В Музее Набокова открылась выставка художника Соломона Гершова (1906-1989), считающегося учеником Марка Шагала, Казимира Малевича и Павла Филонова одновременно. МИХАИЛ ТРОФИМЕНКОВ попробовал разобраться в типично ленинградском "феномене учеников".
На вопрос, кого считать их учениками не в формальном, а в содержательном смысле слова, Ленинград ответил: всех. Критическому отношению мешало и то, что эти, очень пожилые люди, хлебнули всех прелестей ХХ века. Соломон Гершов сидел дважды. В 1932-1934 годах был в ссылке, попав в одну с Хармсом волну арестов. Освободился досрочно, по ходатайству главного соцреалиста Исаака Бродского. В 1948 году Бродского уже не было: Гершова на семь лет отправили в гибельную Воркуту.
Соломон Гершов, совсем юный уроженец Двинска, действительно был студентом Шагала в Витебске. Переехав в Ленинград, стал "аналитиком", но Филонов в дневнике отмечал, что уже в 1927-1928 годы изгнал его. Но носителем знания его объявили именно по формальному принципу, по ошибке. И слава богу. Сам по себе культ учеников прямо был противоположен миссии культурного диссидентства. Вместо того, чтобы, как учили те же Малевич с Филоновым, двигаться вперед, "леваки" 1960-1980-х годов апеллировали к опыту тех, кто знал тех, кто знал, как надо делать современное искусство полвека тому назад. А Гершов ценен именно тем, что он художник автономный, которого и супрематизм, и аналитическое искусство задели по касательной и в сектанта не превратили.
Заметнее некое родство художника с Шагалом, но только в том смысле, что в последние десятилетия жизни Гершова в его творчестве появился тот же салонный, сентиментальный налет, что и в живописи его витебского учителя.
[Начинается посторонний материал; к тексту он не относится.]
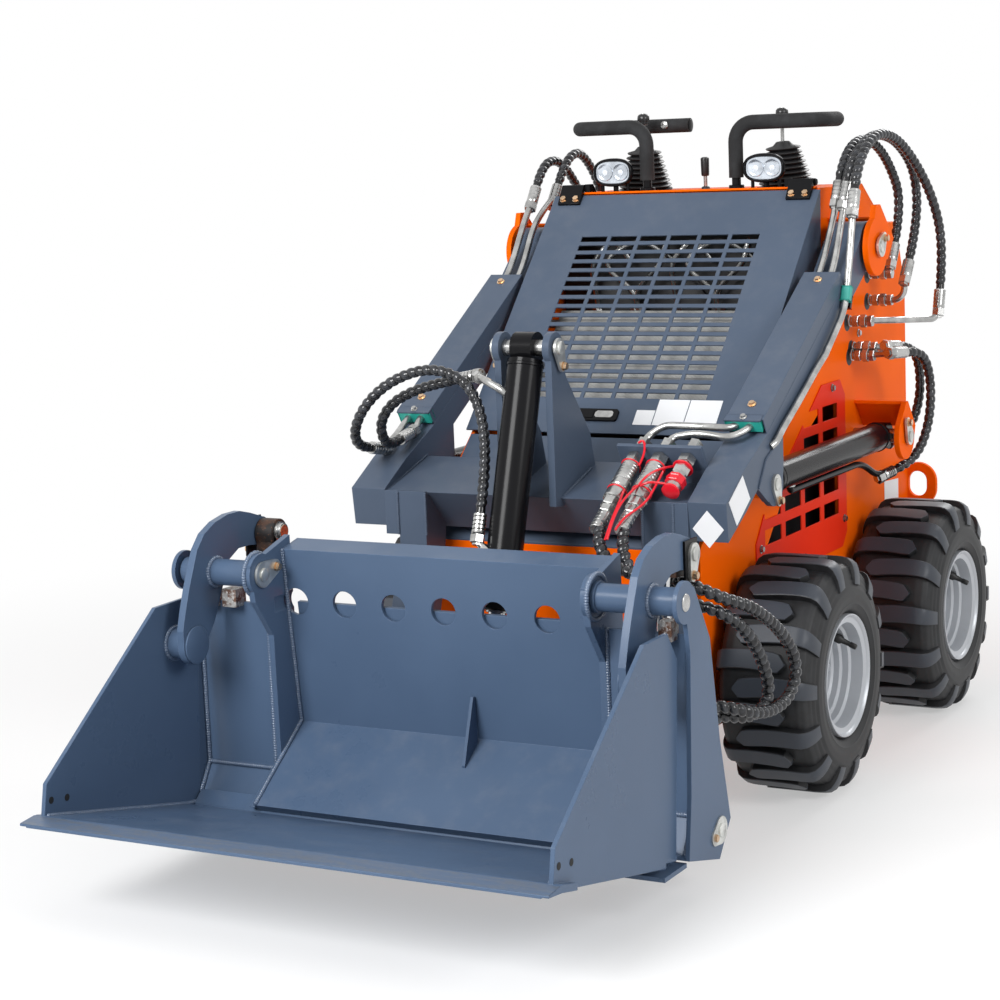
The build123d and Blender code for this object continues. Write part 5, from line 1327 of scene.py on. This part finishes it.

Хотя изначально Гершов принадлежит к невероятно разнообразной семье художников-экспрессионистов. Его пейзажи порой превращаются в мерцающие, почти абстрактные цветовые композиции, полные тревожного пантеизма. Портреты художников, которых он знал, Филонова, своего "подельника" Бориса Эрбштейна, передают сам воздух эпохи ссылок и нищеты, жирный воздух, в котором даже человеческие лица не разглядеть, настолько он тяжел и плотен. И приятной неожиданностью оказывается нарциссический "Артист балета", редкий образец живописной почти что карикатуры.
Салонность же появилась именно потому, что Гершов не утратил дара чувствовать воздух эпохи. Его Микеланджело и Моцарт с мучительной думой о человечестве на лице, его обратившиеся в гладкие и отточенные иероглифы "скорбящие" или "танцующие", его привязанность к армянским и грузинским мотивам, его декоративность — все это превращает Гершова в образцового шестидесятника, только гораздо более умного, чем его молодые коллеги, в упор не видевшие в художнике ничего, кроме "носителя знания".